Ik moest een verzoek indienen bij de regenten om hier te mogen wonen en motiveren waarom ik hier wilde wonen en wat ik dacht voor de bewoonsters te kunnen betekenen.’ Ineke 68, bewoonster sinds 2020: ‘In de korte tijd dat ik hier woon ervaar ik de beslotenheid als een gevoel van veiligheid.

Het is een oase van rust, geen geparkeerde auto’s voor je huis en een mooie tuin voor je deur. Dit hofje heeft alles wat op  mijn droom wensenlijst stond: een benedenwoning met tuin, een oud huis,  een levendige buurt, in- of dichtbij het centrum van Rotterdam. En daarnaast is het nog een prachtig,besloten monument.’

Agnes 72, bewoonster sinds 1998: ‘Het is hier beschut, veilig en mooi wonen, terwijl alle stedelijke activiteiten binnen fietsafstand zijn. Soms is er gezeur over achterstallig onderhoud en andere gemeenschappelijke dingen. Maar dat lossen we samen op. Het enige wat ik mis is een logeerkamer.’

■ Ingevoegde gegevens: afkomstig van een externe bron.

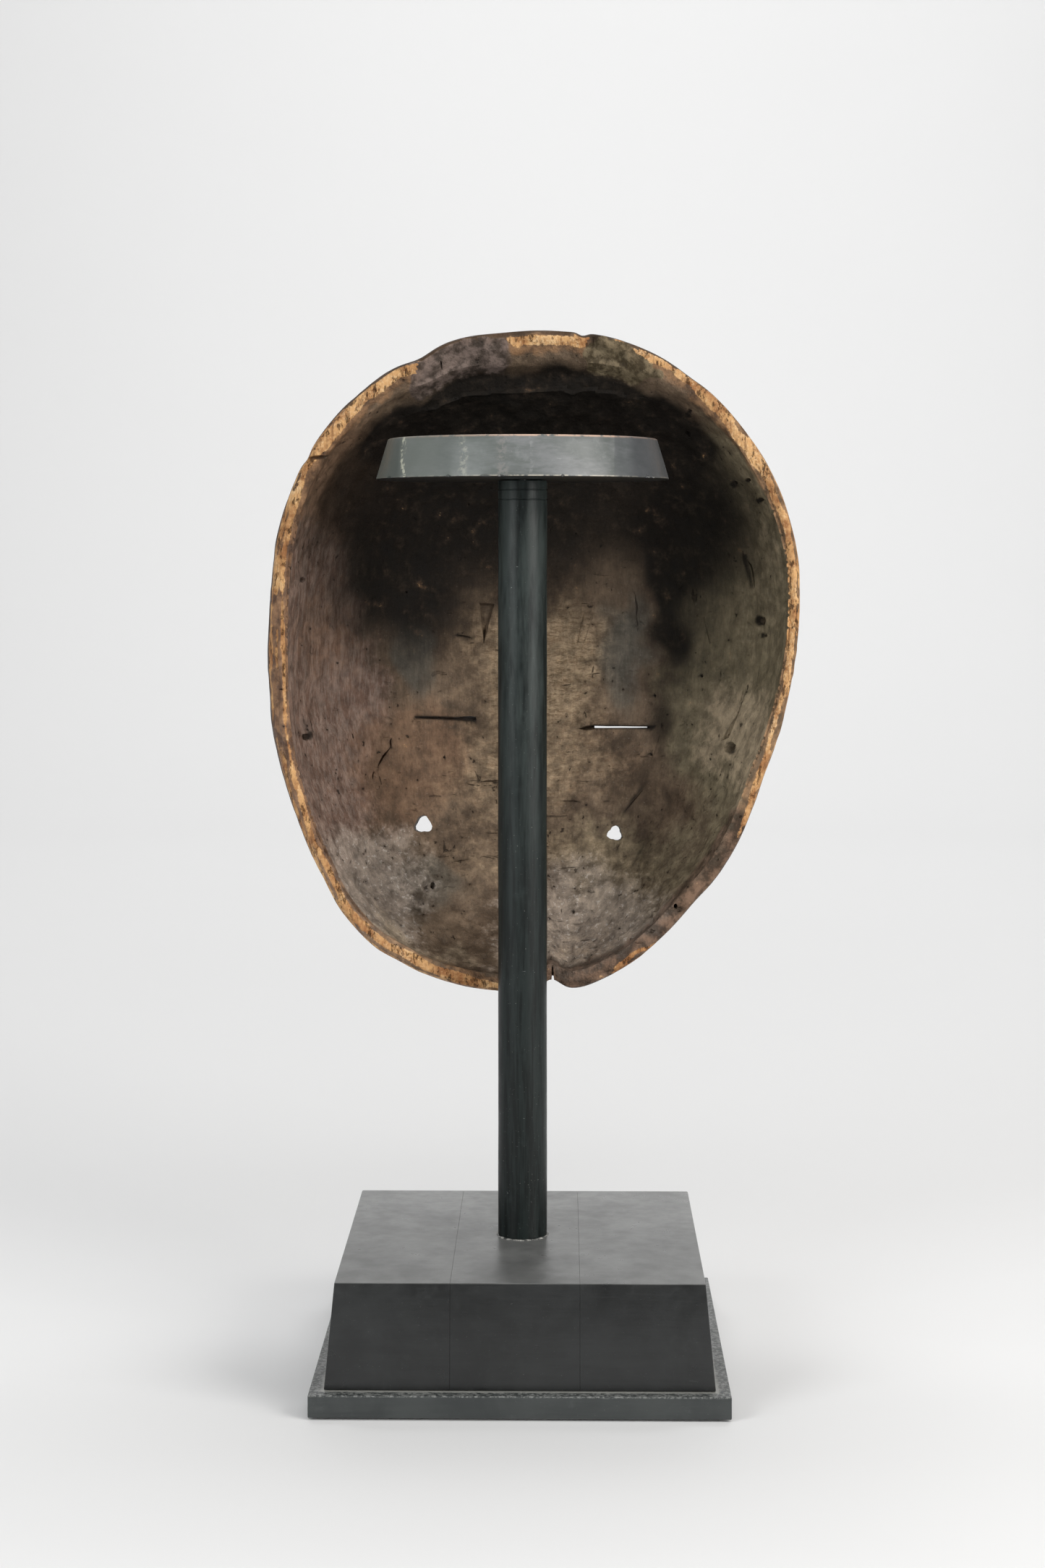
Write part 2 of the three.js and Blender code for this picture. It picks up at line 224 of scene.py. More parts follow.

Hoe is de omgang met elkaar?
Agnes: ‘De sfeer is over het algemeen goed, de meeste vrouwen zijn betrokken en hulpvaardig.’
Ineke:‘Ja, zoals dat meestal gaat in een vrouwengroep. Warm en steunend, maar ook wel eens met spanningen. Soms iets kleins, waarachter vaak onverwerkte of niet goed opgeloste zaken uit het verleden een rol spelen. Dat kan benauwen, maar dat duurt meestal niet lang. Ik zie het als een uitdaging om alles zo luchtig mogelijk en liefdevol te benaderen. Lydia: ‘We zijn er voor elkaar en staan open voor elkaar.’

Wat doen jullie met elkaar?
Ineke. ‘Afgelopen zomer deden allerlei leuke activiteiten zoals bingo, sport, BBQ, buitenbios, maar toen was daar de Corona, waardoor ik in de korte periode dat ik hier woon, nog niet zoveel kans heb gekregen om dingen samen.’ Lydia: ‘Ja, de jaarlijkse BBQ en de kerstbrunch, kon helaas niet doorgaan.’

Agnes: ‘We hebben overleg over gemeenschappelijke belangen. Praktische zaken zoals regelen van tuinmeubilair, maar ook begeleiden en zorg dragen voor zieke bewoonsters.’